Additionally, engineering students are proposing changes to striping in the parking lot and surrounding area.

“How many of you have tried to park in one of these spots in the front?” Lunsten asked the audience, drawing laughter. “Do you drive a Mini Cooper? If the answers no, then you likely had some problems trying to pull into some of these parking spots.”

Lundsten said under the proposed site plan, parking spots would be angled, not perpendicular so that when proceeding in the parking lot, it’s easier to park.

He also suggests there’s enough space to create a system similar to an airport loading and unloading zone where there could be an inside lane and a right lane for student drop-off.

“One of the things that we would like to do and that we built into the plan, is that there will be signage posted along the parking lot that says, ‘Please pull forward,’” Lundsten said.

Improved sidewalks

Also being proposed in the site plan is a mid-block crosswalk to provide a safer route for students and improved sidewalks near the school for improved walkability.

Erin Cox, assistant professor of civil engineering, teaches the civil engineering course, and also has a sixth-grade student at Ponderosa Middle School. She emphasized that she and students select projects important to the community.
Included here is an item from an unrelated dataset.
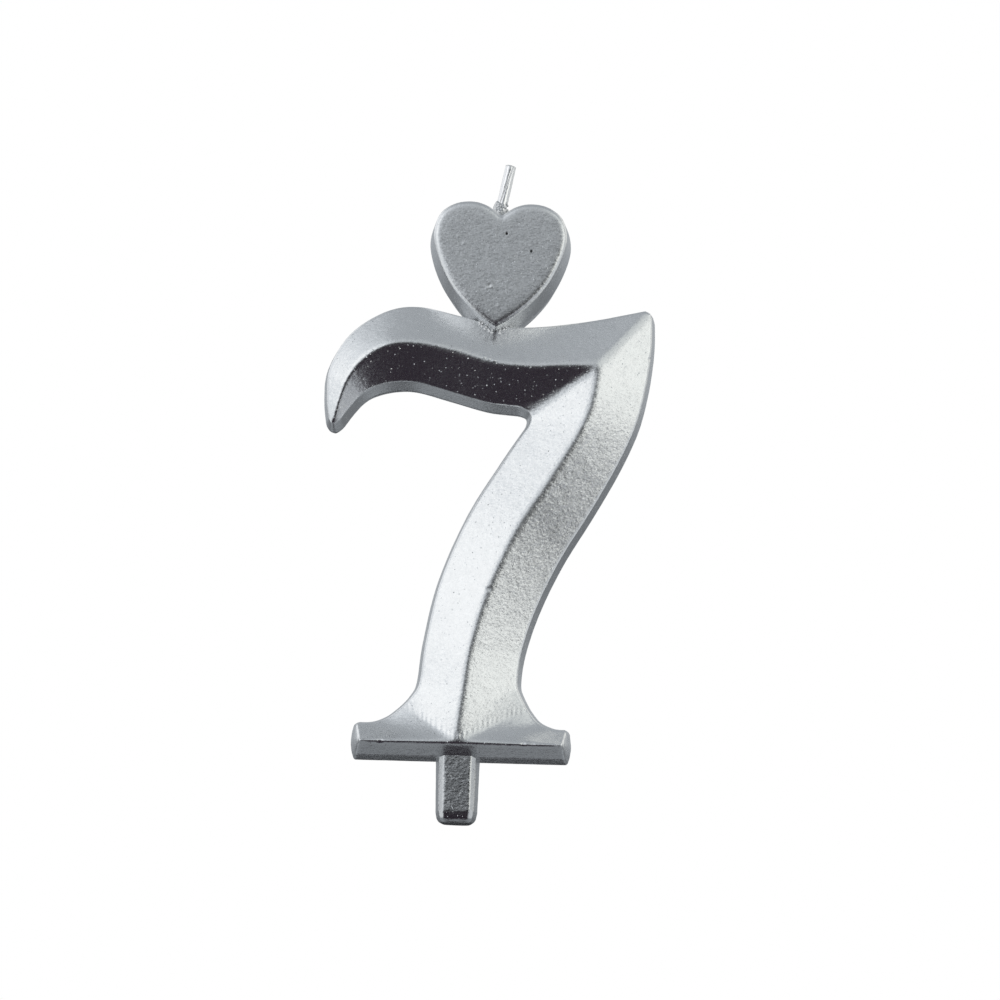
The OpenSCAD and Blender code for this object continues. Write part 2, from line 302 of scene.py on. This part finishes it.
def peg_shape():
    """The bevelled peg: rings of its section from inside the foot bar down to its small flat end."""
    levels = [(2.2, 1), (-0.82, 0.94), (-0.93, 0.88), (-0.98, 0.78), (-1, 0.66)]
    quarter = [(1, 0), (0.85, 0.83), (0.62, 1)]
    section = quarter + [(-quarter[2][0], quarter[2][1]), (-quarter[1][0], quarter[1][1]), (-1, 0)]
    section += [(-x, -y) for x, y in quarter[1:]] + [(x, -y) for x, y in quarter[:0:-1]]
    rings = []
    for z, share in levels:
        height = z if z > 0 else z * PEG_LENGTH
        w, d = share * PEG_WIDTH / 2, share * PEG_THICK / 2
        rings.append(np.array([(w * x, d * y, height) for x, y in section]))
    return ring_stack(rings)


def blob(centre, radii, turns=10, levels=7):
    """A small closed lump: rings of a squashed ball."""
    rings = []
    for level in range(1, levels):
        tilt = math.pi * level / levels
        rings.append(np.array([
            (centre[0] + radii[0] * math.sin(tilt) * math.cos(2 * math.pi * k / turns),
             centre[1] + radii[1] * math.sin(tilt) * math.sin(2 * math.pi * k / turns),
             centre[2] + radii[2] * math.cos(tilt)) for k in range(turns)]))
    return ring_stack(rings)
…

“As a mother of a sixth-grader, I recognize the need for some improvements in the traffic planning and the transportation engineering at Ponderosa Middle School, and so it became one of our senior projects. This particular group of students have taken it on in a way that has been really inspiring. They have a lot of incredible ideas, many of which could be implemented.

Cox said short-term solutions being proposed are “relatively low cost” and long-term solutions proposed would require more planning and budgetary requirements.

Cost, safety

Pipkin said the cost to implement all elements of the project is estimated at between $600,000 and $700,000, not including engineering costs.

“Safety’s the goal,” Lundsten said.

“But if we can make it more efficient along the way, that’s a great win for us.”

School board members took no action on the agenda item but showed interest in the concept. Board members were invited to attend the students’ final presentation on the project on Thursday, March 21 at Oregon Tech.

Board member Mike Moore shared appreciation for the proposal, and added that more concepts like the one proposed would be welcomed.

“Not only is this school a problem, Roosevelt has issues, Pelican has issues, Conger has issues,” Moore said, referencing for student drop-off and/or parking.

“I hope that we can piggyback on what you folks have done, and make some inroads to improve our city.”